In her first draft of an essay on The Perks of Being a Wallflower by Stephen Chbosky, one student wrote: “Charlie is a kind character who hides his feelings until he can’t stand it anymore. Then he explodes and reacts badly.”
After a creative writing unit, she wanted to go back and revise her essay. She rewrote her sentence like this: “Despite his kindness and wish to do good, Charlie tends to bottle up his feelings until they start to boil; when the pressure builds and the volcano finally erupts, it causes considerable damage.”
Both sentences are correct; they both support an idea in an essay. But which one actually grabs you and makes you want to keep reading? By rewriting her essay using her renewed sense of sentence structure and her developing mastery of literary devices and word choice, this student produced something she felt truly proud of.
Creative writing is the heart and soul of language arts
I’ve often heard people argue that “creative writing is a waste of time because very few of our students will become writers.” Granted, most probably won’t. But the skills students learn in creative writing can be transferred to every other kind of writing they do.

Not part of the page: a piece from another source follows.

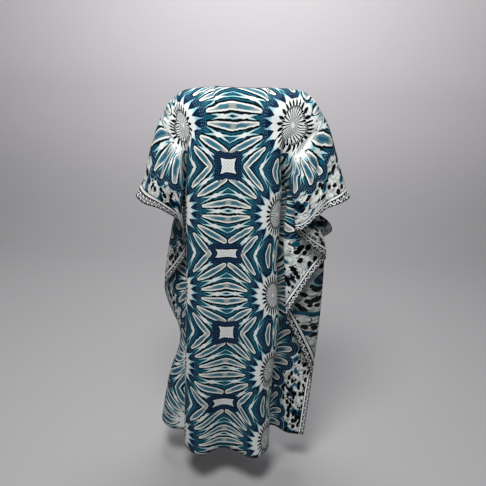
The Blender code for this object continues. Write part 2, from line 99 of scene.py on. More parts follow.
# Grid of each panel
ROW_SPLIT = 4
BODY_STEPS = 96
NECK_STEPS = 18
FALL_STEPS = 18
LAYER_STEPS = 16
SLEEVE_STEPS = 26
SECTION_COUNT = 280
PATH_SAMPLES = 12
CREASE_SAMPLES = 24
SECTION_DEPTHS = np.linspace(0.0, HEM_DEPTH, SECTION_COUNT)
COARSE_ROWS = np.array([
    0.0, 0.006, 0.018, 0.036, 0.06, 0.09, 0.125, 0.16, 0.20, 0.25, 0.30, 0.35, 0.40, 0.45, 0.51, 0.57,
    0.64, 0.73, 0.80, 0.87, 0.94, 1.02, 1.11, 1.18, 1.25, 1.32, HEM_DEPTH])
ROW_DEPTHS = np.interp(np.arange((len(COARSE_ROWS) - 1) * ROW_SPLIT + 1) / ROW_SPLIT,
                       np.arange(len(COARSE_ROWS)), COARSE_ROWS)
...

It’s important to remember that writing isn’t just about organizing one’s thoughts into an essay, it’s also about captivating the reader. There’s no point in teaching our students to write well-structured essays if no one wants to read them. Even though an essay may be perfectly well written, beautifully organized with a strong thesis statement and supporting details, it’s still the well-crafted sentence, and the compelling word choice and imagery that captures the reader’s attention.
Let’s infuse students with the joy of writing by occasionally stepping away from formulaic writing and allowing them to explore their souls and write with heart.
My favourite resources for Writer’s craft:
Wondrous Words by Katie Wood Ray – although this is written for elementary school, her lessons can easily be upgraded to secondary.
Image Grammar by Harry Noden – This book is chock full of mini-lesson ideas and activities to support them.